The purpose of this challenge is to implement a circular queue (ring buffer) using an array as a backing data structure

Requirements

  1. Create a class RingBuffer
  2. Create private variables: int size; string * names; int front; int back. When the queue is not empty, remember that back points to the next available location to which data can be enqueued, and front points to the location from which data can be dequeued.
  3. Create an overloaded constructor that passes in an integer. This integer will be used to set the size value. Initialize names as a dynamic array of string of size. Set front and back to 0. Set the entire names array to set each element to each be a blank string.
  4. Don’t forget to write a destructor to delete the names array
  5. Write a private function is_empty(). This function returns true if front == back, false otherwise.
  6. Write a private function is_full().
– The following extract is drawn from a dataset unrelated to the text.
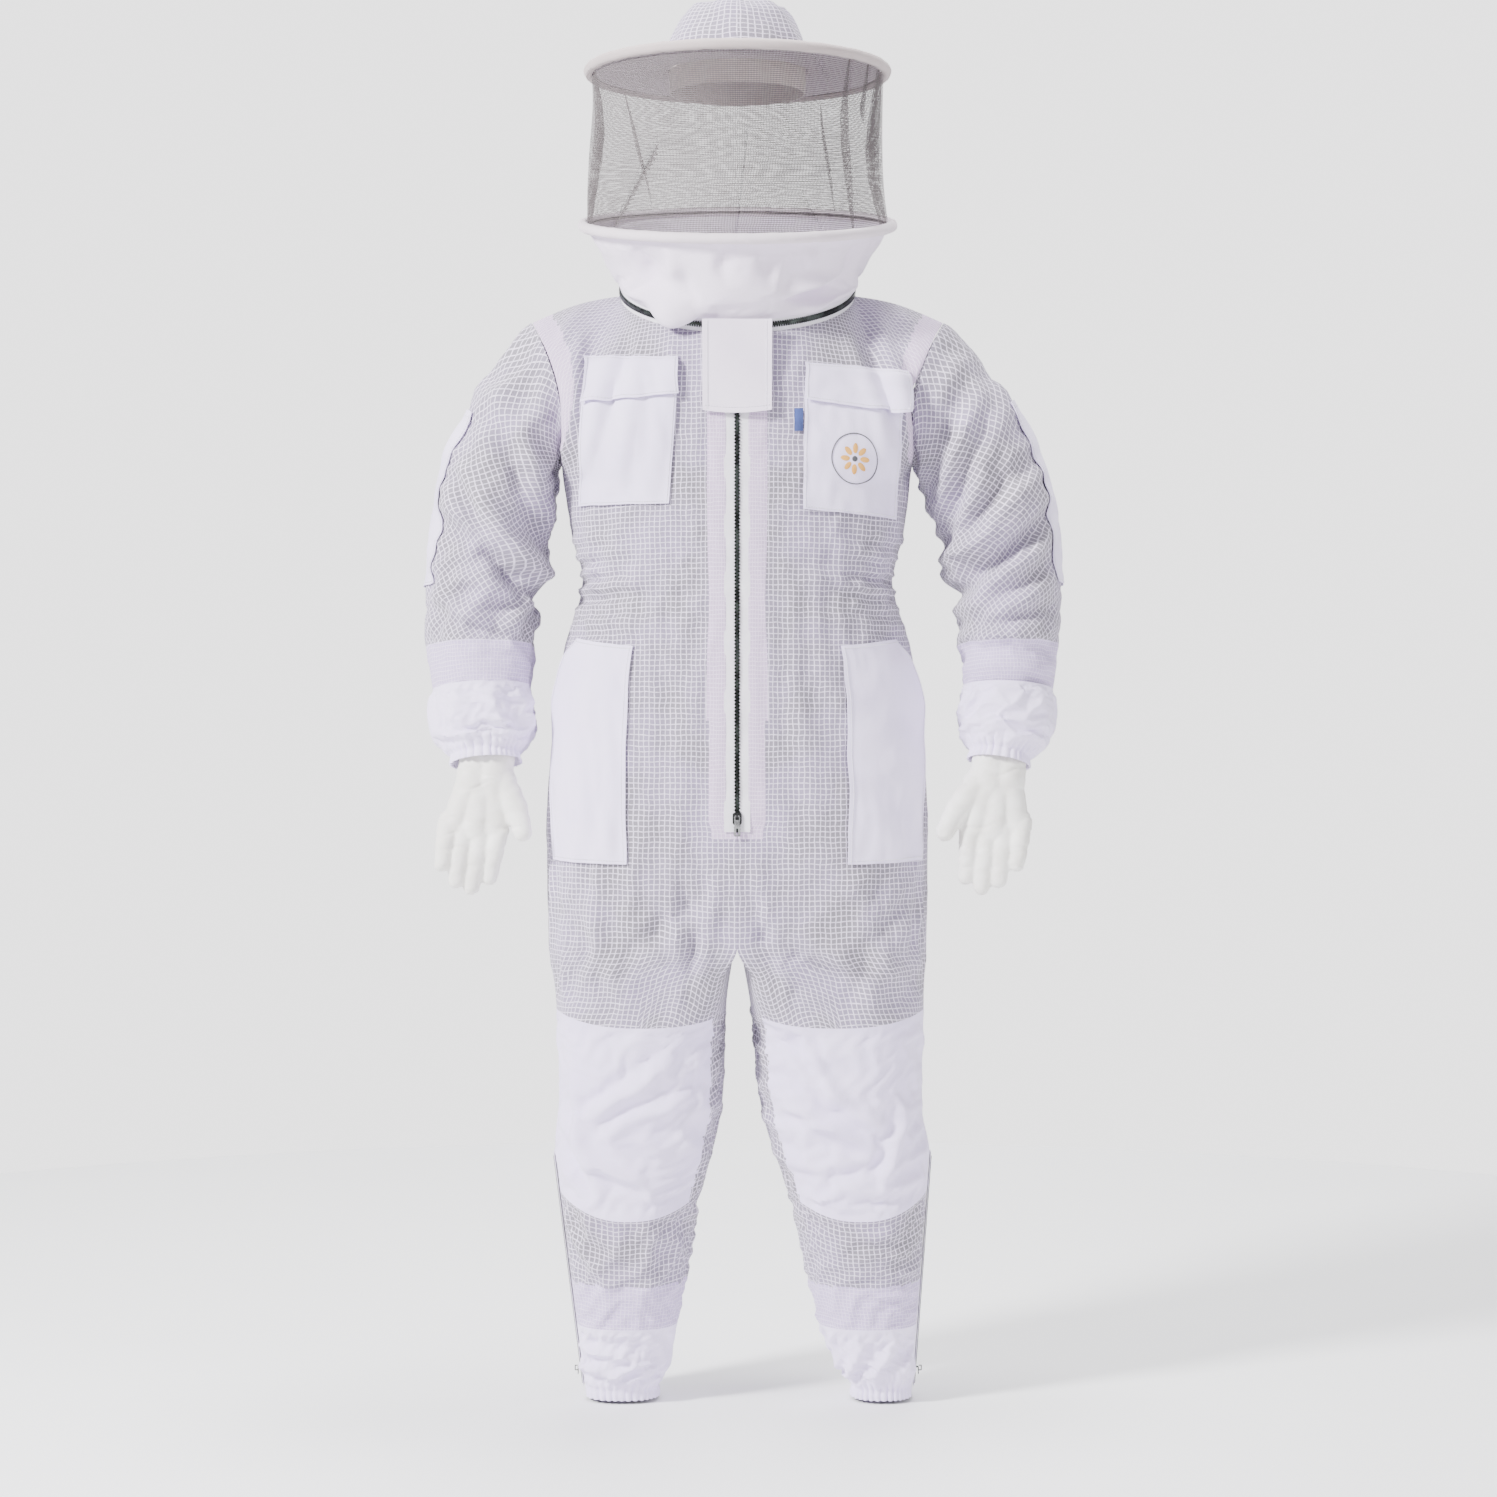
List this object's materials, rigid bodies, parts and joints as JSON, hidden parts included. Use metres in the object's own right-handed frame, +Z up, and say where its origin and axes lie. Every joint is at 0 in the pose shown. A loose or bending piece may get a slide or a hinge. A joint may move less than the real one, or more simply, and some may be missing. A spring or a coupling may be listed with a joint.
{
  "type": "beekeeping suit",
  "caption": "Ventilated white coverall with a zip-on hood, round veil on wire hoops, patch pockets, knee and elbow panels, ankle zips and gloves.",
  "frame": {"origin": "floor plane of the ankle hems, midway between the legs' outer sides", "axes": "+Z up along the body, -Y to the front, +X to the wearer's left"},
  "size_m": [0.7819, 0.383, 1.716],
  "materials": {
    "mesh_fabric": "three-layer ventilated mesh, white square grid over a grey open layer",
    "white_cotton": "plain white cotton drill, stitched edges",
    "elastic": "woven elastic and towelling",
    "dark_net": "fine black see-through netting",
    "hoop_wire": "round spring steel wire",
    "zip_tape": "woven zip tape with black metal teeth",
    "slider_metal": "black lacquered die-cast slider",
    "pull_metal": "plain pull tab",
    "glove_leather": "soft white goatskin",
    "blue_label": "woven blue tab with no words"
  },
  "bodies": {
    "suit": {"front_left": "mesh_fabric", "front_right": "mesh_fabric", "back": "mesh_fabric", "waist_elastic": "elastic", "zip_half_left": "zip_tape", "zip_half_right": "zip_tape", "neck_zip_half": "zip_tape", "chest_pocket_left": "white_cotton", "chest_pocket_right": "white_cotton", "hip_pocket_left": "white_cotton", "hip_pocket_right": "white_cotton", "side_label": "blue_label", "sleeve_cap_left": "mesh_fabric", "sleeve_cap_right": "mesh_fabric", "thigh_left": "mesh_fabric", "thigh_right": "mesh_fabric", "knee_panel_left": "white_cotton", "knee_panel_right": "white_cotton", "knee_back_left": "mesh_fabric", "knee_back_right": "mesh_fabric"},
    "hood": {"neck_skirt": "white_cotton", "lower_hoop_casing": "white_cotton", "lower_hoop_wire": "hoop_wire", "hood_zip_half": "zip_tape", "veil_net": "dark_net"},
    "hat": {"hat_crown": "mesh_fabric", "hat_brim": "mesh_fabric", "sweatband": "elastic", "upper_hoop_casing": "white_cotton", "upper_hoop_wire": "hoop_wire"},
    "throat_tab": {"throat_flap": "white_cotton"},
    "hood_slide_left": {"hood_slider_left": "slider_metal"},
    "hood_slide_right": {"hood_slider_right": "slider_metal"},
    "zip_upper": {"zip_slider_upper": "slider_metal", "zip_pull_upper": "pull_metal"},
    "zip_lower": {"zip_slider_lower": "slider_metal"},
    "pull_lower": {"zip_pull_lower": "pull_metal"},
    "pocket_lid_left": {"chest_flap_left": "white_cotton"},
    "pocket_lid_right": {"chest_flap_right": "white_cotton"},
    "upper_arm_left": {"upper_sleeve_left": "mesh_fabric", "elbow_sleeve_left": "mesh_fabric", "elbow_patch_left": "white_cotton"},
    "forearm_left": {"lower_sleeve_left": "mesh_fabric", "wrist_cuff_left": "white_cotton"},
    "hand_left": {"glove_left": "glove_leather"},
    "shin_left": {"shin_left": "mesh_fabric", "ankle_cuff_left": "white_cotton", "leg_zip_left": "zip_tape"},
    "leg_slide_left": {"leg_slider_left": "slider_metal"},
    "upper_arm_right": {"upper_sleeve_right": "mesh_fabric", "elbow_sleeve_right": "mesh_fabric", "elbow_patch_right": "white_cotton"},
    "forearm_right": {"lower_sleeve_right": "mesh_fabric", "wrist_cuff_right": "white_cotton"},
    "hand_right": {"glove_right": "glove_leather"},
    "shin_right": {"shin_right": "mesh_fabric", "ankle_cuff_right": "white_cotton", "leg_zip_right": "zip_tape"},
    "leg_slide_right": {"leg_slider_right": "slider_metal"}
  },
  "joints": [
    {"name": "hood_tilt", "type": "hinge", "parent": "suit", "child": "hood", "pos_m": [0, 0.1335, 1.4228], "axis": [-1, 0, 0], "range_deg": [0, 105]},
    {"name": "veil_collapse", "type": "slide", "parent": "hood", "child": "hat", "axis": [0, 0, -1], "range_m": [0, 0.11], "deforming": ["veil_net"]},
    {"name": "throat_flap_lift", "type": "hinge", "parent": "hood", "child": "throat_tab", "pos_m": [0, -0.1418, 1.3095], "axis": [-1, 0, 0], "range_deg": [0, 120]},
    {"name": "hood_zip_left", "type": "hinge", "parent": "suit", "child": "hood_slide_left", "pos_m": [0, 0, 1.362], "axis": [0, -0.4147, 0.91], "range_deg": [0, 150]},
    {"name": "hood_zip_right", "type": "hinge", "parent": "suit", "child": "hood_slide_right", "pos_m": [0, 0, 1.362], "axis": [0, 0.4147, -0.91], "range_deg": [0, 150]},
    {"name": "main_zip_upper", "type": "slide", "parent": "suit", "child": "zip_upper", "axis": [0, 0, -1], "range_m": [0, 0.36]},
    {"name": "main_zip_lower", "type": "slide", "parent": "suit", "child": "zip_lower", "axis": [0, 0, 1], "range_m": [0, 0.16]},
    {"name": "zip_pull_swing", "type": "hinge", "parent": "zip_lower", "child": "pull_lower", "pos_m": [0, -0.1384, 0.719], "axis": [-1, 0, 0], "range_deg": [0, 160]},
    {"name": "pocket_flap_left", "type": "hinge", "parent": "suit", "child": "pocket_lid_left", "pos_m": [0.1428, -0.117, 1.2645], "axis": [-0.9539, -0.3001, 0], "range_deg": [0, 120]},
    {"name": "pocket_flap_right", "type": "hinge", "parent": "suit", "child": "pocket_lid_right", "pos_m": [-0.1285, -0.1133, 1.2768], "axis": [-0.9221, 0.387, 0], "range_deg": [0, 120]},
    {"name": "shoulder_left", "type": "hinge", "parent": "suit", "child": "upper_arm_left", "pos_m": [0.235, 0, 1.231], "axis": [-1, 0, 0], "range_deg": [0, 80], "deforming": ["sleeve_cap_left"]},
    {"name": "elbow_left", "type": "hinge", "parent": "upper_arm_left", "child": "forearm_left", "pos_m": [0.325, -0.018, 1.022], "axis": [-1, 0, 0], "range_deg": [0, 85], "deforming": ["elbow_sleeve_left", "elbow_patch_left"]},
    {"name": "glove_pull_left", "type": "slide", "parent": "forearm_left", "child": "hand_left", "axis": [-0.15, -0.225, -0.9627], "range_m": [0, 0.12]},
    {"name": "knee_left", "type": "hinge", "parent": "suit", "child": "shin_left", "pos_m": [0.128, 0, 0.362], "axis": [1, 0, 0], "range_deg": [0, 85], "deforming": ["knee_panel_left", "knee_back_left"]},
    {"name": "leg_zip_left", "type": "slide", "parent": "shin_left", "child": "leg_slide_left", "axis": [0.0699, -0.0498, 0.9963], "range_m": [0, 0.25]},
    {"name": "shoulder_right", "type": "hinge", "parent": "suit", "child": "upper_arm_right", "pos_m": [-0.235, 0, 1.231], "axis": [-1, 0, 0], "range_deg": [0, 80], "deforming": ["sleeve_cap_right"]},
    {"name": "elbow_right", "type": "hinge", "parent": "upper_arm_right", "child": "forearm_right", "pos_m": [-0.307, -0.018, 1.022], "axis": [-1, 0, 0], "range_deg": [0, 85], "deforming": ["elbow_sleeve_right", "elbow_patch_right"]},
    {"name": "glove_pull_right", "type": "slide", "parent": "forearm_right", "child": "hand_right", "axis": [0.0627, -0.2509, -0.966], "range_m": [0, 0.12]},
    {"name": "knee_right", "type": "hinge", "parent": "suit", "child": "shin_right", "pos_m": [-0.128, 0, 0.362], "axis": [1, 0, 0], "range_deg": [0, 85], "deforming": ["knee_panel_right", "knee_back_right"]},
    {"name": "leg_zip_right", "type": "slide", "parent": "shin_right", "child": "leg_slide_right", "axis": [-0.1221, -0.0496, 0.9913], "range_m": [0, 0.25]}
  ],
  "couplings": [
    {"joint": "hood_zip_left", "follows": "hood_tilt", "ratio": 1.42},
    {"joint": "hood_zip_right", "follows": "hood_tilt", "ratio": 1.42}
  ]
}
This function returns true if ((back + 1) % size) == front. IMPORTANT: Our definition of a full queue using this formula will actually leave one last cell of the array unusable. This means, if an array is defined with a size of 10, then only 9 elements will be usable. 
  7. Write a public function bool enqueue(string name). This function returns true if name is successfully added to the queue and false otherwise. If the queue is not full:
    1. add name into the names  array at index back
    2. increment back with modulus against size. This creates the looping behavior.
      back = (back + 1) % size
      
  8. Write a public function string dequeue(). This function :
    1. Will return a blank string if the queue is empty
    2. Will check to see that the queue is not empty and extract the element of the names array at position front. The extracted data is returned from the function.
    3. Will increment front with modulus against size. This preserves the looping behavior, similar to how back is incremented.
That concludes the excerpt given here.